Assuming you manage to go through this entire procedure and purchase a magazine before the robots[*] turn green, the immediate thing that you have to do is wedge the magazine between your windshield and dashboard. This action produces the following three very beneficial effects:
1) Any other campy students that approach to try to sell you a magazine can see that you have already bought one, and will then promptly leave you alone - some with a "You bought one! Yay!" smile and others with a "You bought one from someone else! Dammit!" frown. The reaction is always fun to gauge.
2) Anyone else driving or passing by your car will see that you have bought a magazine, and will immediately feel bad because they, instead, spent their time in traffic pretending to be unaware of the campy students prancing around their car, and didn't buy one.
3) You instantly form a unique Cape Town cultural connection with anyone else driving past who also has a magazine wedged between the windshield and the dashboard. It's just one of those great bonding moments.
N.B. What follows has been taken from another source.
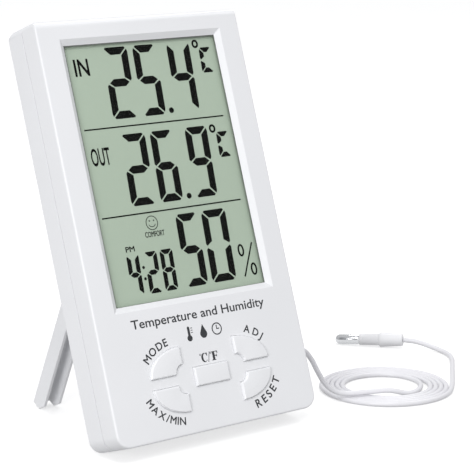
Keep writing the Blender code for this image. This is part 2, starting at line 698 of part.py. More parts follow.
def make_lead(case):
    grommet = [(1.7, 44.15), (1.7, 41.45), (2.8, 41.45), (2.8, 39.9), (1.15, 39.9), (1.15, 44.15),
               (1.7, 44.15)]
    turned("lead_grommet", grommet, "white_rubber", case, (0, SEAM_Y, LEAD_EXIT_Z),
           (0, math.pi / 2, 0))
    inner = [(39.5, SEAM_Y, 22), (37.8, SEAM_Y, 22.6), (36, 8.9, 25), (34.6, 8.7, 28.5)]
    tube("lead_inside", inner, 0.8, "lead_white", case, spacing=2.5)
    tube("lead_to_coil", LEAD_ROUTE, LEAD_RADIUS, "lead_white", spacing=4.5)
    ring = [(COIL_OUTER - 0.6, COIL_HEIGHT), (COIL_OUTER, COIL_HEIGHT / 2), (COIL_OUTER - 0.6, 0),
            (COIL_INNER + 0.6, 0), (COIL_INNER, COIL_HEIGHT / 2), (COIL_INNER + 0.6, COIL_HEIGHT),
            (COIL_OUTER - 0.6, COIL_HEIGHT)]
    turned("lead_coil", ring, "lead_white", None, (*COIL_CENTRE, 0), (0, 0, 0), 48)
    tube("lead_to_probe", TAIL_ROUTE, LEAD_RADIUS, "lead_white", spacing=4.5)


def make_probe():
    """Sleeve and steel tip in line, with +Z of their frame along the probe."""
    tilt = (math.pi / 2 + PROBE_DIP, 0, PROBE_HEADING + math.pi / 2)
    frame = empty("probe_frame", None, PROBE_COLLAR, tilt)
    sleeve = [(0, SLEEVE_END), (1.9, SLEEVE_END), (2.3, SLEEVE_END - 0.4), (2.4, 1.2),
              (COLLAR_RADIUS - 0.2, 0.9), (COLLAR_RADIUS, 0.6), (COLLAR_RADIUS, -0.6), (2.95, -0.9),
              (2.5, -8.6), (2.2, -8.8), (0, -8.8)]
    turned("probe_sleeve", sleeve, "lead_white", frame, (0, 0, 0), (0, 0, 0), 28)
    nose = [(TIP_RADIUS * math.sin(a), NOSE_CENTRE + TIP_RADIUS * math.cos(a))
            for a in (0.4, 0.8, 1.2, math.pi / 2)]
    tip_start = SLEEVE_END + CLEARANCE
    tip = [(0, NOSE_CENTRE + TIP_RADIUS), *nose, (TIP_RADIUS, tip_start), (0, tip_start)]
    turned("probe_tip", tip, "bright_steel", frame, (0, 0, 0), (0, 0, 0), 28)


clear_scene()
PARTS = new_collection(OBJECT_NAME)
CUTTERS = new_collection("cutters")
FINISHES = {
    "white_plastic": new_material("white_plastic", (0.87, 0.88, 0.9), 0.35),
    "clear_plastic": new_material("clear_plastic", (0.95, 0.97, 0.96), 0.05, transmission=1.0),
    "lcd_glass": new_material("lcd_glass", (0.42, 0.5, 0.41), 0.25),
    "rubber": new_material("rubber", (0.55, 0.56, 0.58), 0.7),
    "white_rubber": new_material("white_rubber", (0.85, 0.85, 0.86), 0.55),
    "lead_white": new_material("lead_white", (0.86, 0.86, 0.88), 0.4),
    "board_green": new_material("board_green", (0.05, 0.22, 0.1), 0.45),
    "black_resin": new_material("black_resin", (0.02, 0.02, 0.02), 0.4),
    "blue_plastic": new_material("blue_plastic", (0.1, 0.3, 0.6), 0.4),
    "bright_steel": new_material("bright_steel", (0.75, 0.76, 0.78), 0.2, metallic=1.0),
    "screw_steel": new_material("screw_steel", (0.6, 0.6, 0.62), 0.3, metallic=1.0),
    "cell_wrap": new_material("cell_wrap", (0.12, 0.3, 0.16), 0.3),
    "red_wire": new_material("red_wire", (0.6, 0.03, 0.03), 0.4),
    "black_wire": new_material("black_wire", (0.02, 0.02, 0.02), 0.4),
}
case_frame = empty("case_frame", None, (0, *lean(0, 0)), (-CASE_LEAN, 0, 0))
make_front_case(case_frame)
make_rear_case(case_frame)
make_screws(case_frame)
make_display(case_frame)
make_keys(case_frame)
make_board(case_frame)
make_battery(case_frame)
make_stand(case_frame)
make_lead(case_frame)
make_probe()
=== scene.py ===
"""Looks of the desk thermometer: shells, display, printing, keys, stand, lead and probe.

Lengths in the helpers are millimetres. Pieces on the case are drawn in the case frame, where X runs
across the width, Y from the front face (0) to the back and Z from the bottom edge to the top. The
frame's own record says where that is, and mesh points are stored in the row frame, in metres.
"""
import json
import math
from functools import partial

import bmesh
import bpy
from mathutils import Matrix, Vector


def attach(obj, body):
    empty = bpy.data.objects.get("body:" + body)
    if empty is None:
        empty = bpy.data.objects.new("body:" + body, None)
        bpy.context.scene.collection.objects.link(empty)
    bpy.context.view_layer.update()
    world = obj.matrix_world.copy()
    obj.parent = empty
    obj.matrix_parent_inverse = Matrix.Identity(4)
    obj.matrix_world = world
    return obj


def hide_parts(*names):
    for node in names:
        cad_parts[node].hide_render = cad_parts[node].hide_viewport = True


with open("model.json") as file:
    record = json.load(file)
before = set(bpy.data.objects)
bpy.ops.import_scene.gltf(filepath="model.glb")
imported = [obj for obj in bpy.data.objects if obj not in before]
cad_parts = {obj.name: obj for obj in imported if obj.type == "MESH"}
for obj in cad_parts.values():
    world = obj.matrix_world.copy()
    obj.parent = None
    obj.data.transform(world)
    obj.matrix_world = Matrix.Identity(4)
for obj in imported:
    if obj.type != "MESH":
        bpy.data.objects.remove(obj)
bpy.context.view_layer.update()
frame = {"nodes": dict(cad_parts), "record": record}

MM = 0.001
NODES = frame["nodes"]

# The case frame, from the mount on the back face: its point is (0, 18.8, 45) there
CASE_DEPTH = 18.8
CASE_HEIGHT = 150.0
BACK_MOUNT_Z = 45.0
BACK_MOUNT = next(m for m in frame["record"]["mounts"] if m["name"] == "back_face")
DEPTH_AXIS = Vector(BACK_MOUNT["axis"]).normalized()
HEIGHT_AXIS = Vector((1, 0, 0)).cross(DEPTH_AXIS)
CASE_ORIGIN = Vector(BACK_MOUNT["pos_m"]) / MM - CASE_DEPTH * DEPTH_AXIS - BACK_MOUNT_Z * HEIGHT_AXIS
CASE = Matrix.Translation(CASE_ORIGIN) @ Matrix((
    (1, DEPTH_AXIS.x, HEIGHT_AXIS.x, 0),
    (0, DEPTH_AXIS.y, HEIGHT_AXIS.y, 0),
    (0, DEPTH_AXIS.z, HEIGHT_AXIS.z, 0),
    (0, 0, 0, 1)))

# Camera: its place is in metres from the middle of the case's front face
FOCAL_LENGTH = 147.1
SENSOR_WIDTH = 36.0
CAMERA_OFFSET = (-0.3987, -0.5428, 0.1323)
CAMERA_TILT = 78.36
CAMERA_TURN = -38.02

# Light: the sky's brightness from straight down (0) to straight up (1), and the lamps, each with its
# place, target and width in metres and its power in watts
SKY = [(0.0, 0.35), (0.45, 0.5), (0.55, 0.65), (0.999, 0.8)]
SKY_TINT = (0.985, 0.99, 1.0)
LAMPS = [
    ("key_light", (-0.3, -0.55, 1.05), (0, 0, 0.07), 0.22, 2.9),
    ("side_light", (-0.97, -0.62, 0.4), (0, 0, 0.07), 0.5, 6.3),
    ("top_light", (0.7, 0.41, 0.95), (0, 0, 0.1), 0.4, 2.4),
]
FLOOR_REACH = 6.0
FLOOR_GLOW = 0.53

# Finishes: the noise values where a colour patch is darkest and lightest, the grain, and where the
# cell's bands start and end along X, in metres
PATCH_FROM = 0.3
PATCH_TO = 0.7
GRAIN_DETAIL = 4
GRAIN_STRENGTH = 0.5
SMOOTHEST = 0.02
LENS_ALPHA = 0.06
CELL_ENDS = (-0.022, 0.023)

# Which edges of the shells are rounded: their turn in degrees, and the room they need in widths.
# Other edges that turn by more than CREASE degrees stay sharp.
SHARP_FROM = 60
SHARP_TO = 110
ROOM = 2.2
CREASE = 31
FLAT_WITHIN = 0.5
WELD_METRES = 0.000001

# Display: depths behind the front face, and the window's half width, bottom and top
LCD_FRONT = 2.8
LENS_FRONT = 1.9
WINDOW = (32.75, 47.85, 140.75)
# The dark band that paints the window lip's shadow on the display: how far it shows inside the lip on
# each side, widest at the top and left where the shadow falls, and how far it runs on hidden behind the
# lip
SHADOW_BAND_SEEN = {"left": 0.36, "right": 0.12, "bottom": 0.15, "top": 0.36}
SHADOW_BAND_HIDDEN = 0.8
INK_HEIGHT = 0.04
INK = (LCD_FRONT - INK_HEIGHT, LCD_FRONT)

# Digits: the slant, the widths of their strokes, the width that segment_outlines is drawn for, and
# the strokes that each symbol lights
DIGIT_SLANT = math.tan(math.radians(2.3))
DIGIT_STROKE = 2.8
UNIT_STROKE = 1.85
CLOCK_STROKE = 1.75
DRAWN_STROKE = 2.55
LIT = {"0": "abcdef", "2": "abged", "4": "fgbc", "5": "afgcd", "6": "afgedc", "8": "abcdefg",
       "9": "abcdfg", "C": "afed"}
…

The Cape Town public is notoriously fickle (and jaded), so it must be quite difficult to sell the magazine to us every year - hence the antics, which are, to some degree, a right of passage - and it was worsened in the last decade because the magazine's content, for a very long time, was, well, pretty crap. I don't know when it eventually got better, because I stopped reading it, but last year, encouraged by various efforts I had noticed by that magazine's editor to acquire better content, I bought a copy, and it was really, really good. With a lot of initiative and ingenuity last year's team managed to break the curse on the magazine, and I hope that it still holds true for this year (I haven't had time to read this year's issue yet, and will do so tonight).
Nevertheless, if you ever happen to be in the city in February, and a horde of transvestites corners you, this is why. Give them money, take the magazine, and feel good in the knowledge that you have, actually, helped the less fortunate.
*I'm sure there is a science to the date, but after all these years I still don't know what it is - probably something like the "third Thursday of February" - so to me it still seems like some random date.
Labels: Cape Town
2 Comments:
It was even more entertaining this year. I saw an altercation break out between a group of students and a couple of 'Big Issue' vendors who didn't want to give up their territory.
I would have liked to have seen that. :) I did wonder how the Big Issue people would take it, but there aren't any on my route to work (which translates to quite a nightmare trying to buy the magazine every month).